8 |Column        |0 |0 |
9 |Callback      |1 |0 |       // Pop P1 values off the stack and form them into an array

10|Next          |0 |5 |       // Move cursor to next record, if data exit goto P2 else go to next line
11|Close         |0 |0 |       // Close the cursor

Compiler

Tokenizer, Parser and Code Generator together known as Compiler which generates sets of opcode which runs on VBDE. Tokenizer generates a set of token by scanning SQL code. Then it validates the syntax and generates the parse tree. Code Generator converts this parse tree into a mini program, written in SQLite opcodes.

Conclusion

SQLite is a simple lightweight, high-performance, relational database which is widely used in software designs.

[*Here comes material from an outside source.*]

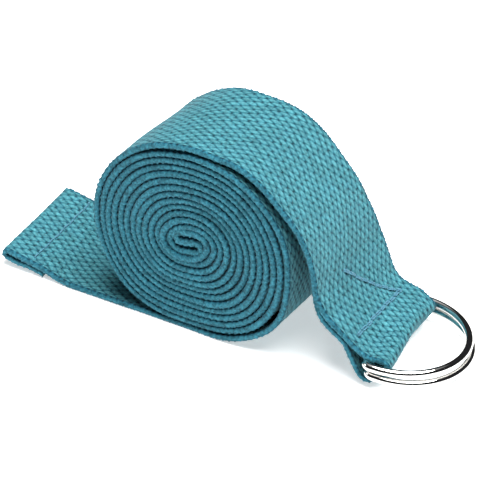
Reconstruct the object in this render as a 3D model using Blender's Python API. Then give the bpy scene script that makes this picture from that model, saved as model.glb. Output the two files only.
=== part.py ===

Ealy version of SQLite was written with simple architecture and highly readable code. Pager provides an abstraction layer to read-write data into the file system as fixed size blocks. While Btree provides a way to store data in the memory efficient way to access data faster. When SQL comes into the SQLite, it converts SQL into the SQLite machine code and runs it on VBDE. The result sends back to the user through the API.